Danny Green has made 25 3-pointers in 38 tries in the 2013 NBA Finals, which not only sounds like a lot, but actually is a lot. Enough to fill an entire two-minute supercut with just clips of him splashing jumpers while Mike Breen laughs and yells with evident and joyous approval of what the San Antonio Spurs guard has been able to accomplish. Don't believe me? Check this out:
See? Told you so.
Green's first 23 3-pointers set an NBA record for most 3s made during an NBA Finals, and he's still got at least one more game to go — or, if you're a hopeful Miami Heat backer, two more — to put the record further out of the next man's reach. In a series that's seen wild shifts in momentum, execution, narrative and results from game to game, Green's scintillating shooting has been one constant throughout — he's been so locked in from beyond the arc that his 24-point, 6-for-10-from-deep shooting performance in San Antonio's Game 5 win actually dropped his 3-point percentage for the series, from 67.9 percent (19 for 28) headed into Game 5 to 65.8 percent (25 for 38) afterward. (What a slacker.)
To hear Green tell it, his historic flow is merely the outgrowth of being very fortunate and having three All-World teammates, with Tim Duncan drawing Miami attention on the interior and gifted facilitators Tony Parker and Manu Ginobili finding him on the perimeter.
"I've been getting lucky," Green said after the game. "I was moving around a lot. Our transition helps us, our pace. Tony penetrating and Manu penetrating, making the defense collapse is the reason why I've been getting open. Luckily, a couple have dropped for me."
"A couple." Let it never be said that the 25-year-old out of North Carolina gets a swelled head in moments of all-time shotmaking brilliance, huh?
"Right now, everything is working well for me," he said. "I'm feeling truly blessed right now."
Parker, for his part, seems shocked that the blessings haven't gone bye-bye yet.
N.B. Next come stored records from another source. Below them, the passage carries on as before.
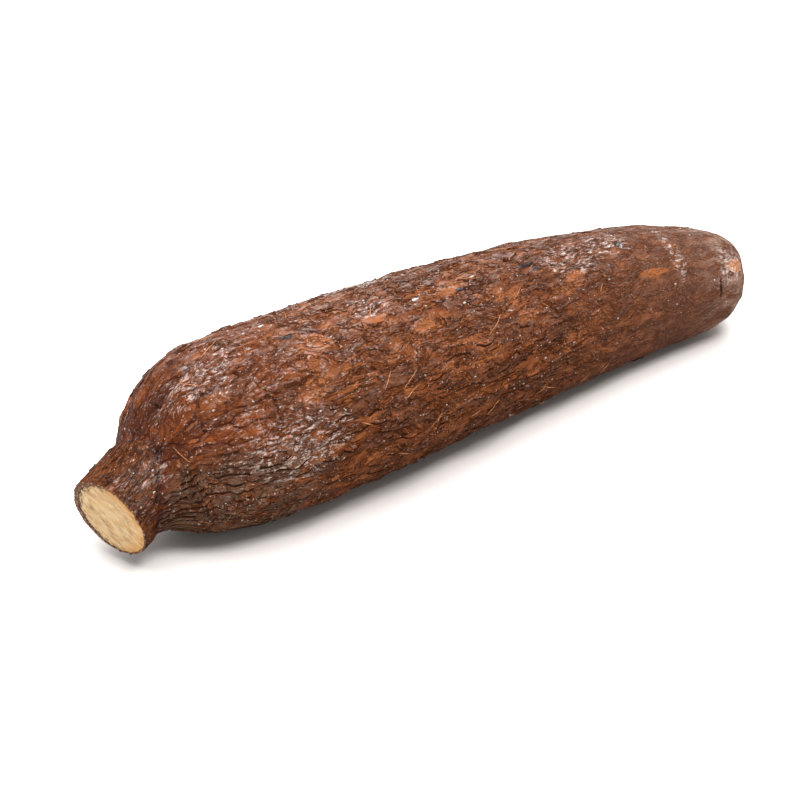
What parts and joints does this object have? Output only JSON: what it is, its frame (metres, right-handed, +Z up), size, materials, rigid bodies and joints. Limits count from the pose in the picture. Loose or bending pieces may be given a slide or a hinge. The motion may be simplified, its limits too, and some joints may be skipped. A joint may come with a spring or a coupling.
{
  "type": "cassava root",
  "caption": "Whole cassava root lying on its belly, with rough brown bark, a short sawn neck at its thick end and a blunt rounded tail.",
  "frame": {"origin": "under the middle of the root's box, on the surface it rests on", "axes": "+X runs along the root from the sawn neck to the tail, and +Z is up"},
  "size_m": [0.3098, 0.0756, 0.071],
  "materials": {
    "bark": "rough flaking brown bark with a waxy sheen",
    "sawn_neck": "dry sawn woody core, straw coloured, matt"
  },
  "bodies": {
    "root": {"cassava_root": "bark"}
  },
  "joints": []
}
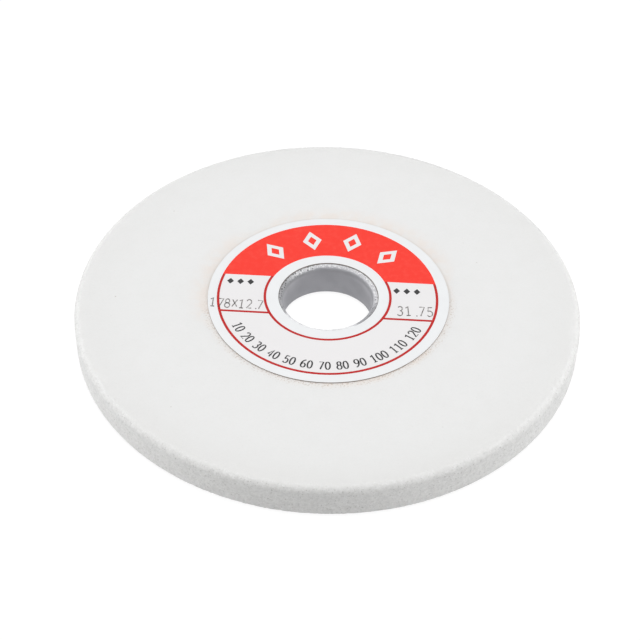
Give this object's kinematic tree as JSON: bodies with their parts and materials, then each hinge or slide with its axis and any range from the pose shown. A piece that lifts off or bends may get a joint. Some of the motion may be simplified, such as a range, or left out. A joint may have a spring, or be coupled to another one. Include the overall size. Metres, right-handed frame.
{
  "type": "grinding wheel",
  "caption": "Straight white vitrified grinding wheel with a grey arbor bush with rounded mouths and a paper blotter on each face, the front one printed in red.",
  "frame": {"origin": "on the bore axis, in the plane of the back blotter's outer face, which the wheel lies on", "axes": "+Z along the bore out of the printed face, +X along the printed rules, +Y towards the printed band"},
  "size_m": [0.1778, 0.1778, 0.0135],
  "materials": {
    "abrasive": "matte",
    "bush": "satin",
    "paper": "matte",
    "red_print": "satin",
    "black_print": "satin"
  },
  "bodies": {
    "root": {"abrasive_wheel": "abrasive", "arbor_bush": "bush", "front_blotter": "paper", "back_blotter": "paper", "label_print": "red_print"}
  },
  "joints": []
}
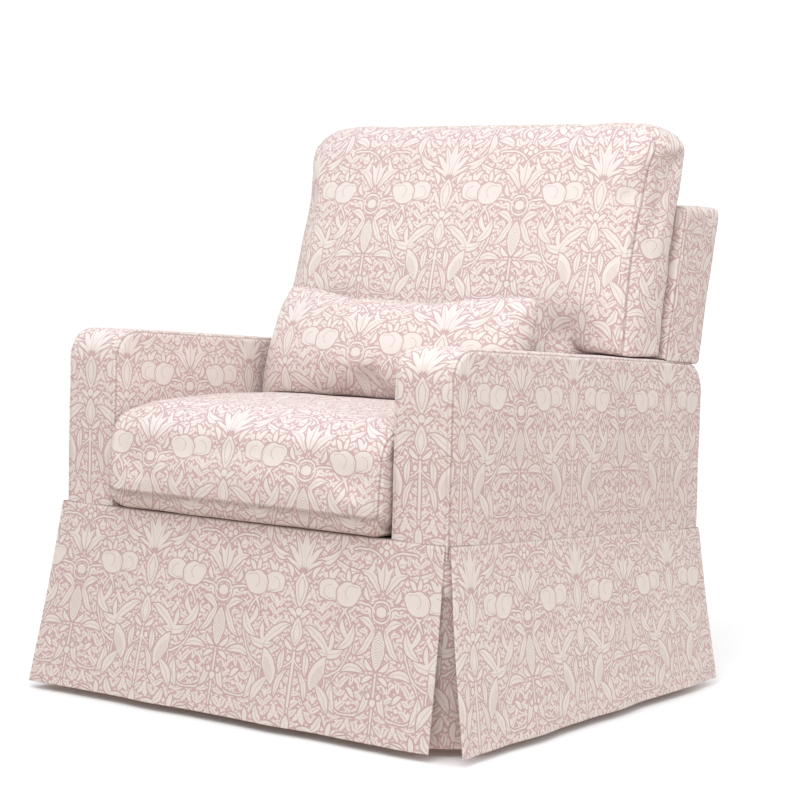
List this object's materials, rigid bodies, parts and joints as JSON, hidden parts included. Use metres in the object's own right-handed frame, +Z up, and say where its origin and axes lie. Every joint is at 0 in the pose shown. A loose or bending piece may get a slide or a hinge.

"I can't believe he's still open at this moment of this series," Parker said after bouncing back from a quiet Game 4 second half to score a game-high 26 points on 10 for 14 shooting in Game 5. "They are still trapping me and doubling Timmy, and Danny is wide open. He's shooting the ball well — if you are going to leave Danny wide open, he's going to make threes."
As Erik Spoelstra has learned, much to the Heat coach's chagrin.
"He's getting some open looks, and he's making some contested looks," Spoelstra said after a Game 5 loss in which his Heat were repeatedly picked apart and beaten by excellent San Antonio ball movement. "But the open looks are the ones that are killing us."
Green thinks Parker and Spoelstra might be overstating things just a bit — "I don't think many of my shots are that wide open" — but didn't necessarily say they were wrong.
"Some of [the looks], yeah, I'm surprised," Green said, before immediately returning to crediting his teammates.
"Tony, Timmy and Manu are doing a great job of sucking in the defense," he said. "Us pushing the pace and be able to move the ball and give us open looks. When that happens, it gives ourselves a better chance to score offensively."
Or, as Parker put it: "You can't stop everything."
The Heat barely stopped anything on Sunday, as San Antonio shot 60 percent from the floor en route to 114 points, the fourth-highest total Miami's given up this season and the second-most in a non-overtime affair. (They gave up 116 to the Denver Nuggets back in November, but they won that game.) And while the evening's big story was Ginobili turning back the clock with a performance for the ages, Green's hellacious rhythm might be setting the stage for one of the more unlikely stories in recent NBA history: Danny Green, NBA Finals MVP, which would make him the first second-round pick to win the award since Dennis Johnson in 1979.
"He's been unbelievable," Duncan said. "I hope he doesn't wake up and keeps playing this way."